[Rows from a 3D modeling dataset]

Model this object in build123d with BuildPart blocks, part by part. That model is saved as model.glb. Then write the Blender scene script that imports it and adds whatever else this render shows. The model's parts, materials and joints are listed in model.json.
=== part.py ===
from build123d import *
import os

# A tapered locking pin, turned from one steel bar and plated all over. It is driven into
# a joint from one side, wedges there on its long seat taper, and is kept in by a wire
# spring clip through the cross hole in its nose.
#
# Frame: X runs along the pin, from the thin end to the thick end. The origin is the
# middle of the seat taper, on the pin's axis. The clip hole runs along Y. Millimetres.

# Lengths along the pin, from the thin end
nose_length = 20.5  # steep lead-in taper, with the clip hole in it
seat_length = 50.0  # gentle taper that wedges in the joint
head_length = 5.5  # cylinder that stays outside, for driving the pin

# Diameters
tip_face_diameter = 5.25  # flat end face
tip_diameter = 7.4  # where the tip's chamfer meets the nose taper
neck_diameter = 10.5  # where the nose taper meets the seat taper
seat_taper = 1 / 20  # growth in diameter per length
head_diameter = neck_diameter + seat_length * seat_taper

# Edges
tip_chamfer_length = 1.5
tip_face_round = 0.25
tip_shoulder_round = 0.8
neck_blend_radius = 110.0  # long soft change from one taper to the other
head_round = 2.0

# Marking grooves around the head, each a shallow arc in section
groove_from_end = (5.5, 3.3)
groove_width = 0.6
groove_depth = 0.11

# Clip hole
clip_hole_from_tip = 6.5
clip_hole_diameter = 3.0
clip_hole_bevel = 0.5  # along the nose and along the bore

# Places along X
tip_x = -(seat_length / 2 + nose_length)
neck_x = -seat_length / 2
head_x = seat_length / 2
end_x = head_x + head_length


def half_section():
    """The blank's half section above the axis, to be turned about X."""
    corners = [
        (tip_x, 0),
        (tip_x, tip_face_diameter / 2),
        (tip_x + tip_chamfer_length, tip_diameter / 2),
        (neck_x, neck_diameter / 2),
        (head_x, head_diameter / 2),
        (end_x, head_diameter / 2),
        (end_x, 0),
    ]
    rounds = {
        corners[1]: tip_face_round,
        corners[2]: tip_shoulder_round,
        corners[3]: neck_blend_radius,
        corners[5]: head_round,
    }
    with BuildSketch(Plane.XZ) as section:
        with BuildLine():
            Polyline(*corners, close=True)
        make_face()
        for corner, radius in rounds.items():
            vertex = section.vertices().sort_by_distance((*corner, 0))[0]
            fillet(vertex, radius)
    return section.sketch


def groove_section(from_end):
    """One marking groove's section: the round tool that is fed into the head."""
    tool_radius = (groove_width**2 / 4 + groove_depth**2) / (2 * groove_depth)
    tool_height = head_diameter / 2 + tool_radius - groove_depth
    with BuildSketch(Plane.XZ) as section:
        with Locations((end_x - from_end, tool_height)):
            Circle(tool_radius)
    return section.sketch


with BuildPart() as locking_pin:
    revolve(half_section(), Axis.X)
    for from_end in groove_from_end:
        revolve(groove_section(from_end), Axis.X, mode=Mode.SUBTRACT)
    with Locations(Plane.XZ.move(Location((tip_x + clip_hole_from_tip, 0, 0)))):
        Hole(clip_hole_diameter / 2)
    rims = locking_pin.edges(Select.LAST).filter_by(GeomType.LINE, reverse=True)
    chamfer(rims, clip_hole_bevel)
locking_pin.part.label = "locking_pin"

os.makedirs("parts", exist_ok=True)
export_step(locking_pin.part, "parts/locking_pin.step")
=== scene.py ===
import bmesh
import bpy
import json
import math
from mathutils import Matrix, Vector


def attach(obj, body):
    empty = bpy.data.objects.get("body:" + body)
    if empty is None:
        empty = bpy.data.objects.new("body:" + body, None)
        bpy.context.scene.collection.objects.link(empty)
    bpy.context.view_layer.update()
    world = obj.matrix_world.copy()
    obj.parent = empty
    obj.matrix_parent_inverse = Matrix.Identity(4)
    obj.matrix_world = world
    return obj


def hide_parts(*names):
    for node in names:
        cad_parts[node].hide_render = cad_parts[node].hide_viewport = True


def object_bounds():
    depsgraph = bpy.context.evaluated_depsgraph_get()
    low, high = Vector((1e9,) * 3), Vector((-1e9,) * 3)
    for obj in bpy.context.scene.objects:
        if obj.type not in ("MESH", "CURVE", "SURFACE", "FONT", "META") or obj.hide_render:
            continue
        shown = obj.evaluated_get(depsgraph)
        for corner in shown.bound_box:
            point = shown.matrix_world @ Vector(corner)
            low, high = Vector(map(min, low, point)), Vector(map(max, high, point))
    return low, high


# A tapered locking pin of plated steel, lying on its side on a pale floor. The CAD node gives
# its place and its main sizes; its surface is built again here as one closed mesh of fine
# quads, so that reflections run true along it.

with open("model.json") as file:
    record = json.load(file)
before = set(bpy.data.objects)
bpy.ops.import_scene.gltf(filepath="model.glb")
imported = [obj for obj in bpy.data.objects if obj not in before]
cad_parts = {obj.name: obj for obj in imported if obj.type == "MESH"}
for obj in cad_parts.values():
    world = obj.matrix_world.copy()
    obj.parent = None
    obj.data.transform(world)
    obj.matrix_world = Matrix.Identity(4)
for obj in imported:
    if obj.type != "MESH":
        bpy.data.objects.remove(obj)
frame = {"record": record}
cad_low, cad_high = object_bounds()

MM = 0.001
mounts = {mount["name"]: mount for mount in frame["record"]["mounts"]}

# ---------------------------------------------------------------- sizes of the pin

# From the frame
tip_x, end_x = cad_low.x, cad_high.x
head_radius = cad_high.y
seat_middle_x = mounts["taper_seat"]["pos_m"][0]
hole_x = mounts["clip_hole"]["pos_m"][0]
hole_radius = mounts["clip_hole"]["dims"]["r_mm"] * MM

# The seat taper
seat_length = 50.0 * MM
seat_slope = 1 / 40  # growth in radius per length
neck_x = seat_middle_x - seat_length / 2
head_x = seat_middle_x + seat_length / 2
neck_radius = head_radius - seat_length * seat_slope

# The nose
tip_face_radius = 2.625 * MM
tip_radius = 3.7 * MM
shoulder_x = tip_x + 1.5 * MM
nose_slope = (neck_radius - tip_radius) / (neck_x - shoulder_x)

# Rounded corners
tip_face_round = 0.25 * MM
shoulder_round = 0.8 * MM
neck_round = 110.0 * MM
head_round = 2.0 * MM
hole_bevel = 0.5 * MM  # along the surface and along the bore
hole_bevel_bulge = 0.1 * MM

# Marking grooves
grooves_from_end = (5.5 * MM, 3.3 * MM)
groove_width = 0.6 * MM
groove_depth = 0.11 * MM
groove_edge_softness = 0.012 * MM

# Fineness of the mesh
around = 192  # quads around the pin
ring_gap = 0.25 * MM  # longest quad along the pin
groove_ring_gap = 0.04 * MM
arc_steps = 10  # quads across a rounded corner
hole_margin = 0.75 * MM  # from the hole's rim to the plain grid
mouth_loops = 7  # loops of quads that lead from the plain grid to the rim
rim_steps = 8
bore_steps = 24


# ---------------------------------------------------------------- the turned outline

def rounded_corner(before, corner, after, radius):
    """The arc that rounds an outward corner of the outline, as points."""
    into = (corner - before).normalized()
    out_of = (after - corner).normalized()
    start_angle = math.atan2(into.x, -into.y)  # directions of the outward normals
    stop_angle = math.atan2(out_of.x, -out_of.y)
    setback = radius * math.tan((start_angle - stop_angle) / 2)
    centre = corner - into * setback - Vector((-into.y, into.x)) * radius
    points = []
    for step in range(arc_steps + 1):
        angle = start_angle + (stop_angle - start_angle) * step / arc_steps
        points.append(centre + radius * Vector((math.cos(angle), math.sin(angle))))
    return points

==

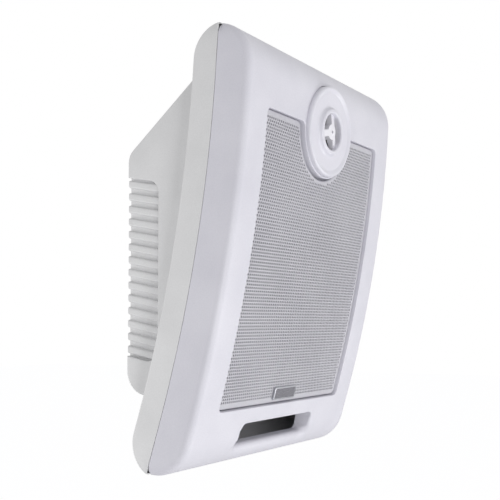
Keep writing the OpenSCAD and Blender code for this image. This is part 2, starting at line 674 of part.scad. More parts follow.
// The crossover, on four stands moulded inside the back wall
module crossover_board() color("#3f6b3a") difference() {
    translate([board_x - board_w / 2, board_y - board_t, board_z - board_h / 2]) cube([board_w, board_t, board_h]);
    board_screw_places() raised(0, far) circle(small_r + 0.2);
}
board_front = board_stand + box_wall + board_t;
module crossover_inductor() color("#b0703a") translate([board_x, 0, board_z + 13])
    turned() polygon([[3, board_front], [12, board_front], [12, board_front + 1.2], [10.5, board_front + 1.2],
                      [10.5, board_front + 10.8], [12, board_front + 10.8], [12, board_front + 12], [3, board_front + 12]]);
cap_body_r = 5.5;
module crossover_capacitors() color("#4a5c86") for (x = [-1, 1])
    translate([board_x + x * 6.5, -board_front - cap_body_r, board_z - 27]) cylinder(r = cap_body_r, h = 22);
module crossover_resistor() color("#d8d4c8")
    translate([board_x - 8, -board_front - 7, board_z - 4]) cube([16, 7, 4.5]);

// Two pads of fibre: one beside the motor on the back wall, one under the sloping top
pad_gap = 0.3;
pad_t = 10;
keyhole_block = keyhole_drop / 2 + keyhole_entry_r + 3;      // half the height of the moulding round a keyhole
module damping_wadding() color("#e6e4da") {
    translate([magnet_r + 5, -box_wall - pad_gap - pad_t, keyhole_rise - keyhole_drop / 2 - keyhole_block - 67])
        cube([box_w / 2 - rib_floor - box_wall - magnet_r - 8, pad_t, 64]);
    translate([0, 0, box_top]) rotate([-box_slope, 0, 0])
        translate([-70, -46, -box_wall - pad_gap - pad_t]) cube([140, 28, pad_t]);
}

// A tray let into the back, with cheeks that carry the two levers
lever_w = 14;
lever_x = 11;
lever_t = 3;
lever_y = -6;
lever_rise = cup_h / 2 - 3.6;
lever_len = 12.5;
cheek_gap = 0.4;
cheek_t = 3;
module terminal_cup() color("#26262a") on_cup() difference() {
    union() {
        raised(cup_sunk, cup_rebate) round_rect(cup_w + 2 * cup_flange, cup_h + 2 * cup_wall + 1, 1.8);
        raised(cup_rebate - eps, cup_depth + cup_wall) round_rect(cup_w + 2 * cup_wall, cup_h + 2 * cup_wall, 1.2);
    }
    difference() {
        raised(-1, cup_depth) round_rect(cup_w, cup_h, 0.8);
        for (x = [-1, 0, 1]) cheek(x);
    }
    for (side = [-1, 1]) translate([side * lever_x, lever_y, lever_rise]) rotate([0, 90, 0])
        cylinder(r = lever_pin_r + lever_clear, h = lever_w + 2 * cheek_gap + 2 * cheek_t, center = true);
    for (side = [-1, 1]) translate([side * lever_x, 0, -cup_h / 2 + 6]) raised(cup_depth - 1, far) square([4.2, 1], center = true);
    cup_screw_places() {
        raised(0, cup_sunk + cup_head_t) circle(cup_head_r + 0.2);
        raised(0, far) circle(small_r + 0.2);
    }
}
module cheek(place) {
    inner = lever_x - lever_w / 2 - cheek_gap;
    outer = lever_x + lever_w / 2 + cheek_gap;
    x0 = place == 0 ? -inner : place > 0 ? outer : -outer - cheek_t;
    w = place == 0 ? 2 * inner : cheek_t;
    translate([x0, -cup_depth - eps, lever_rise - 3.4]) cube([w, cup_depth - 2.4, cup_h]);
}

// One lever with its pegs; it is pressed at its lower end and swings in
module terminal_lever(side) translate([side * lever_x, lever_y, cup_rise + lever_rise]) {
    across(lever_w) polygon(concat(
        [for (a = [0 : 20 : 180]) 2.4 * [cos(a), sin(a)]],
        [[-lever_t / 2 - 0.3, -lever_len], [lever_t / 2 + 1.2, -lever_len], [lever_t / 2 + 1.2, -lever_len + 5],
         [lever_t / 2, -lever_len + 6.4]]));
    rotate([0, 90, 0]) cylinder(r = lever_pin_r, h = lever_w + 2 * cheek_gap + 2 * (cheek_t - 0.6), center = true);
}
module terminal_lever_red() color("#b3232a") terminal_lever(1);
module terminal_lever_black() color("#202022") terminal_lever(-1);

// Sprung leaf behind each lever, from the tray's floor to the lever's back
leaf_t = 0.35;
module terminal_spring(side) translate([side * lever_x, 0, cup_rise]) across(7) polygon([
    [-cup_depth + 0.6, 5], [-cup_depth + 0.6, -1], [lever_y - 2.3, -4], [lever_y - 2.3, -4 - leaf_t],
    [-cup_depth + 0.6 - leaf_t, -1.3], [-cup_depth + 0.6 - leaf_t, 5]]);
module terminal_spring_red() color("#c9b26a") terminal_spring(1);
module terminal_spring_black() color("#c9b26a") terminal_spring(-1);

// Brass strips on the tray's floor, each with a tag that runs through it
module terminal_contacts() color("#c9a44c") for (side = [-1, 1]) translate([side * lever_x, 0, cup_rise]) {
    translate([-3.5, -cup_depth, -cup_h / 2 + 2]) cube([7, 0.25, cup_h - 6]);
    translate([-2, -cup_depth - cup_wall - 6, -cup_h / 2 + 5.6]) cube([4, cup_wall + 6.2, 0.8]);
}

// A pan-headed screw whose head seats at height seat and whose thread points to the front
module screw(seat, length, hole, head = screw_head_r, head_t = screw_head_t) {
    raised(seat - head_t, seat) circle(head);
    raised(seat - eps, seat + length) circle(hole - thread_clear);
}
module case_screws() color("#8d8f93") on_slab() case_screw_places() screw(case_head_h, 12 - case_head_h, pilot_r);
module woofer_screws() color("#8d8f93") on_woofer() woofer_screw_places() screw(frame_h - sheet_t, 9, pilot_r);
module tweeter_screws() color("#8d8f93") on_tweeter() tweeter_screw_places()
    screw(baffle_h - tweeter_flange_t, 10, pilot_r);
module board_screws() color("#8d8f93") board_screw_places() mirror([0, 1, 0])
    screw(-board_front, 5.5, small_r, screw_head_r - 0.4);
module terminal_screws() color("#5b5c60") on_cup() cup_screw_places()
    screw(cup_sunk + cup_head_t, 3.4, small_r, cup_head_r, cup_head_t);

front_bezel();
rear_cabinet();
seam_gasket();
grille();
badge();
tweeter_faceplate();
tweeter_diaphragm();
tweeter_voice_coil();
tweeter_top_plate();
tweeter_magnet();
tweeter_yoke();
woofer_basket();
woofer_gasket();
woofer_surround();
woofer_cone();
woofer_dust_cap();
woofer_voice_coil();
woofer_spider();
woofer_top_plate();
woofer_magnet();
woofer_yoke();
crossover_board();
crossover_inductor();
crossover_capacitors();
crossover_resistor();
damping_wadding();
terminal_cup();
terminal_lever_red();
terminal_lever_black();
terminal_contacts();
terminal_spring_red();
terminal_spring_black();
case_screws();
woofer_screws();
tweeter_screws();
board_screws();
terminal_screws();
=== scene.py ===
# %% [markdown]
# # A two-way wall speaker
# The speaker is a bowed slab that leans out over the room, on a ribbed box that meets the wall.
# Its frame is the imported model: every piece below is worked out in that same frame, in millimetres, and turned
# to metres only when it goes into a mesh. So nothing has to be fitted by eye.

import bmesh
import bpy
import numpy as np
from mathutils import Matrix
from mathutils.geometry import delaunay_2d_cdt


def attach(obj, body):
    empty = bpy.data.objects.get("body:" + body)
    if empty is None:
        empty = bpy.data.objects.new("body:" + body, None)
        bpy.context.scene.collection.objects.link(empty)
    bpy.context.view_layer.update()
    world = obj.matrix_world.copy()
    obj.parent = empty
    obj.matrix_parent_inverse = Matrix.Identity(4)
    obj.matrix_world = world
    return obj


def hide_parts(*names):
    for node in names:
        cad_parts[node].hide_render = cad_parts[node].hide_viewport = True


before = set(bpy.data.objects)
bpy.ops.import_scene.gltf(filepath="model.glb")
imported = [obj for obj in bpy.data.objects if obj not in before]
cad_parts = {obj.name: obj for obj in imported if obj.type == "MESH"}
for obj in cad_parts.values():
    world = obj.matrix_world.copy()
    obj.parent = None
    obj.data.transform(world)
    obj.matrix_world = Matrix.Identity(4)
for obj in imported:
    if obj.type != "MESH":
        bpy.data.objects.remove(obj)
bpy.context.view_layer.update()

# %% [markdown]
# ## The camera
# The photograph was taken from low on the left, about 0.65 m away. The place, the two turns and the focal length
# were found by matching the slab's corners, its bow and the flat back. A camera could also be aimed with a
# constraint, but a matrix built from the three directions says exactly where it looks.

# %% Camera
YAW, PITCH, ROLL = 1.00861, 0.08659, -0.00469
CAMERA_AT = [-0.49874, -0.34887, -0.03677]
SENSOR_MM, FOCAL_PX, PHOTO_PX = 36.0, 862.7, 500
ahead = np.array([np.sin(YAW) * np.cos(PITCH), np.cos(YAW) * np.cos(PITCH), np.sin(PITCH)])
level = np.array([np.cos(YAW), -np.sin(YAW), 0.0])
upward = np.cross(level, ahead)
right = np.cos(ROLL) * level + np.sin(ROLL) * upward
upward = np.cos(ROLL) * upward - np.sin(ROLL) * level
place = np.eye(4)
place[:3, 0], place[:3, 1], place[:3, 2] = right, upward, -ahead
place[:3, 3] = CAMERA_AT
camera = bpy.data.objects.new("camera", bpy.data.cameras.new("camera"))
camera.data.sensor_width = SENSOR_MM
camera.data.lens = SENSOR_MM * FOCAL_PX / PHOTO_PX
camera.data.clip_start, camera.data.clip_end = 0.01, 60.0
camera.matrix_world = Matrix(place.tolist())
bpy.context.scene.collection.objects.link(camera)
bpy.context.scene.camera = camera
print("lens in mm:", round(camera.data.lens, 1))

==

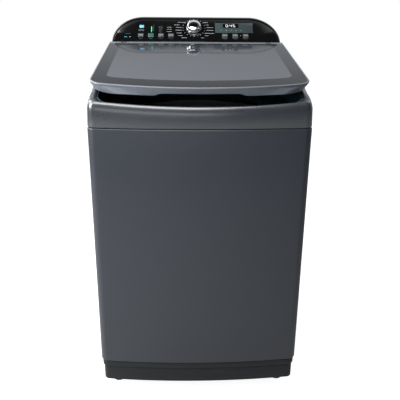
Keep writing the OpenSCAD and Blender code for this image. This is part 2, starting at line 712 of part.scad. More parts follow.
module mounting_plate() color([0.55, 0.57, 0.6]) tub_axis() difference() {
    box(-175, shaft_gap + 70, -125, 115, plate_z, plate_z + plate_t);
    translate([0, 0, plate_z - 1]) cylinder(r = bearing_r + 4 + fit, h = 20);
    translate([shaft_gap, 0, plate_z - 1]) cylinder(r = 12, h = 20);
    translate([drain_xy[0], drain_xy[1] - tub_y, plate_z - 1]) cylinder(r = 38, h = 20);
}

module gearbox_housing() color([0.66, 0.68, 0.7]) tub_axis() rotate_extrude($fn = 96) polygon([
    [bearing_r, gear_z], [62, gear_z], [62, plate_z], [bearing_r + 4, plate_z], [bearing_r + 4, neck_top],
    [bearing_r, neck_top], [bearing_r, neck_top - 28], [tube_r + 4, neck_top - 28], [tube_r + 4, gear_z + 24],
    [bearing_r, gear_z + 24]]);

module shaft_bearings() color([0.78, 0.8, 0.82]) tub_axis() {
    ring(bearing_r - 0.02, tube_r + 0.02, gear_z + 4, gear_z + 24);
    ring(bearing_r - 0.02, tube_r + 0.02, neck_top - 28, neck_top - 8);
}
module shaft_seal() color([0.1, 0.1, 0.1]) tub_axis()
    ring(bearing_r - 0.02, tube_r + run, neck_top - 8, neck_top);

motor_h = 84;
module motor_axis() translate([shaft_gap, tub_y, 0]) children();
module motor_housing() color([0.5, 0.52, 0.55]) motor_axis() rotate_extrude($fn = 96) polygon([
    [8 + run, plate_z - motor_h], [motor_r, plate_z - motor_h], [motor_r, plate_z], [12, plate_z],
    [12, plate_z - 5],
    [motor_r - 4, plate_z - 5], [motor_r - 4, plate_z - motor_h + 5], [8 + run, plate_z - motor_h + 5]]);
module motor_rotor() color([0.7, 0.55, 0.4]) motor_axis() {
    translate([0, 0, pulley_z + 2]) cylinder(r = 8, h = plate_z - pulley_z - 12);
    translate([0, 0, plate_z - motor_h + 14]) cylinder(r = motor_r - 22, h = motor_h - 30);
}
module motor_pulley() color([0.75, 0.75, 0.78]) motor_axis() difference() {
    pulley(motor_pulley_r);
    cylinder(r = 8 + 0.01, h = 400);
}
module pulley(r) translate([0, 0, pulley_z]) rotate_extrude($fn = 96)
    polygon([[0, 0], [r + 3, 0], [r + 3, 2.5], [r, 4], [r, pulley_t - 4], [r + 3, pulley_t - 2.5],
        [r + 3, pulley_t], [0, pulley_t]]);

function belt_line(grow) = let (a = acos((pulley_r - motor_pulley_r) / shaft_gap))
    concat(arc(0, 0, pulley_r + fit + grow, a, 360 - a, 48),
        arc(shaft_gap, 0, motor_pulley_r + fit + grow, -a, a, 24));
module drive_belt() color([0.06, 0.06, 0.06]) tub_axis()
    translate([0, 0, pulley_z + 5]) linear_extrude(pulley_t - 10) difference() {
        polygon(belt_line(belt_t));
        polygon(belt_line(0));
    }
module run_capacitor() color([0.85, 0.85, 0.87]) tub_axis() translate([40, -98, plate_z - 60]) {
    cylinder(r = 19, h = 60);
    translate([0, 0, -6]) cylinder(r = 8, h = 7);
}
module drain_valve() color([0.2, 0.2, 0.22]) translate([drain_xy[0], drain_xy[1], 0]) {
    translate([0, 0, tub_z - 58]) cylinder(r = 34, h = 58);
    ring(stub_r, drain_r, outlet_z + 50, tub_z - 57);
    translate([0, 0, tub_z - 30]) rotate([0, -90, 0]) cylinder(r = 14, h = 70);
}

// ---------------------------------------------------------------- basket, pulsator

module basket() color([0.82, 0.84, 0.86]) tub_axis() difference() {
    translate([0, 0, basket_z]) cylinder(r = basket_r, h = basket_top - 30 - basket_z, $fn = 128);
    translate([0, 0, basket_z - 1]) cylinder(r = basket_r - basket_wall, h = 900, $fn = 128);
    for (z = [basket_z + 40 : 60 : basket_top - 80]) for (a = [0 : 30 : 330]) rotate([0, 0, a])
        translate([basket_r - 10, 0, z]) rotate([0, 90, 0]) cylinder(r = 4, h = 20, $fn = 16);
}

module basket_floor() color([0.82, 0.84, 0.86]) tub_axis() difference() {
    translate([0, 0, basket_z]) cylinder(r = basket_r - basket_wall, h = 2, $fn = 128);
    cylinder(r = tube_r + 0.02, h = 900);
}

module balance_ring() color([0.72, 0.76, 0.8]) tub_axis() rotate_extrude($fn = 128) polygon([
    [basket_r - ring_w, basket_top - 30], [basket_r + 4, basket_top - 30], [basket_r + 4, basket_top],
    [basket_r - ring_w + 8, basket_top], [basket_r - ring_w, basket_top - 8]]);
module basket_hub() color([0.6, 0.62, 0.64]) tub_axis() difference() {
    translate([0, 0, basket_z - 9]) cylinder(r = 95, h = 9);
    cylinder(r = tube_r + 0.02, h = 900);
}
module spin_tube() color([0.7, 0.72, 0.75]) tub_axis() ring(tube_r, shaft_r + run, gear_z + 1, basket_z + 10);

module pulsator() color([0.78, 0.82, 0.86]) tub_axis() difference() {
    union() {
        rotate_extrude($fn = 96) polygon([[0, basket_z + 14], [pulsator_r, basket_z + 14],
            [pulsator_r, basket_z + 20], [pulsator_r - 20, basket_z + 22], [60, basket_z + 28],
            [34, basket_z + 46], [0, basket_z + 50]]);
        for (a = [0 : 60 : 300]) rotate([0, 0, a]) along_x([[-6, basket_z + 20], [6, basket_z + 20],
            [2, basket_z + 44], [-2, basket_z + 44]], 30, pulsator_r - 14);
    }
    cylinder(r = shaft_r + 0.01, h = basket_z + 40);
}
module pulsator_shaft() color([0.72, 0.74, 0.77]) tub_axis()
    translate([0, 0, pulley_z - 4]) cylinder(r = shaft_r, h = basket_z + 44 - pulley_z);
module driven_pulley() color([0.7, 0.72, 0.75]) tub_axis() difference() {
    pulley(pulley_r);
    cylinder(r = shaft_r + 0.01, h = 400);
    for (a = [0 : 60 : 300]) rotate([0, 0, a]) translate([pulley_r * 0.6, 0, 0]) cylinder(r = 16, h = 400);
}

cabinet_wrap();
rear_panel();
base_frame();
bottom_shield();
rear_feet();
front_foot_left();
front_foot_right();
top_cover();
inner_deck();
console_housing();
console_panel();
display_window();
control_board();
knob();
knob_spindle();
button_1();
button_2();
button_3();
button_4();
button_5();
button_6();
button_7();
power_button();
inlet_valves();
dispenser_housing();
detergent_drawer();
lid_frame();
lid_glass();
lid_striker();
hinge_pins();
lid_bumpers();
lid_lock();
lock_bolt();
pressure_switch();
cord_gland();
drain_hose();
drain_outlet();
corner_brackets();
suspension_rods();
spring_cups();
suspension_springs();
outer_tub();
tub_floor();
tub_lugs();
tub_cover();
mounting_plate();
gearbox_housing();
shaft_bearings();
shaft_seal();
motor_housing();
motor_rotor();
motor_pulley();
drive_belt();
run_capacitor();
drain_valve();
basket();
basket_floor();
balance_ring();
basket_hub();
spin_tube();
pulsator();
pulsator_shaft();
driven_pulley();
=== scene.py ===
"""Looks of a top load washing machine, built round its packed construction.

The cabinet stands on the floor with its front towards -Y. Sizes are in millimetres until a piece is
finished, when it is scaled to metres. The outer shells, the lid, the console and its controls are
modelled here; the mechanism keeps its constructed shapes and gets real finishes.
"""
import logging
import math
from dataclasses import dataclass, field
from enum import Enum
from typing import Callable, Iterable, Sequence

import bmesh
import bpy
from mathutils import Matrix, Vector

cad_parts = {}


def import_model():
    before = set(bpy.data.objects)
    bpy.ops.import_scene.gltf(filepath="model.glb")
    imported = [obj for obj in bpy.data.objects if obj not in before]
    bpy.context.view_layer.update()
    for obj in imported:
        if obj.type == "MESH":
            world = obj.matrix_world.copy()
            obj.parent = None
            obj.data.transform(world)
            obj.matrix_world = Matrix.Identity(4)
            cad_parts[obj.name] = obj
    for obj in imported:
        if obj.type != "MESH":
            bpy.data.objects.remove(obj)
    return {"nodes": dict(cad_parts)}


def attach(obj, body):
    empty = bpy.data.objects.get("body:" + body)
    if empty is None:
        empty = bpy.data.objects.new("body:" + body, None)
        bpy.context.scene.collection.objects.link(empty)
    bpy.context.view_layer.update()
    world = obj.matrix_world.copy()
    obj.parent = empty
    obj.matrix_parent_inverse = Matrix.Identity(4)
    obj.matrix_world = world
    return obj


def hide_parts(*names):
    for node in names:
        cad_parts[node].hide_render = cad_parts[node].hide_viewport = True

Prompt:
The lines to quote run from the one containing "674 of part.scad. More parts follow." to the one containing "translate([board_x - 8, -board_front". Quote them exactly, with both of those lines, and nothing else.

Output below:
Keep writing the OpenSCAD and Blender code for this image. This is part 2, starting at line 674 of part.scad. More parts follow.
// The crossover, on four stands moulded inside the back wall
module crossover_board() color("#3f6b3a") difference() {
    translate([board_x - board_w / 2, board_y - board_t, board_z - board_h / 2]) cube([board_w, board_t, board_h]);
    board_screw_places() raised(0, far) circle(small_r + 0.2);
}
board_front = board_stand + box_wall + board_t;
module crossover_inductor() color("#b0703a") translate([board_x, 0, board_z + 13])
    turned() polygon([[3, board_front], [12, board_front], [12, board_front + 1.2], [10.5, board_front + 1.2],
                      [10.5, board_front + 10.8], [12, board_front + 10.8], [12, board_front + 12], [3, board_front + 12]]);
cap_body_r = 5.5;
module crossover_capacitors() color("#4a5c86") for (x = [-1, 1])
    translate([board_x + x * 6.5, -board_front - cap_body_r, board_z - 27]) cylinder(r = cap_body_r, h = 22);
module crossover_resistor() color("#d8d4c8")
    translate([board_x - 8, -board_front - 7, board_z - 4]) cube([16, 7, 4.5]);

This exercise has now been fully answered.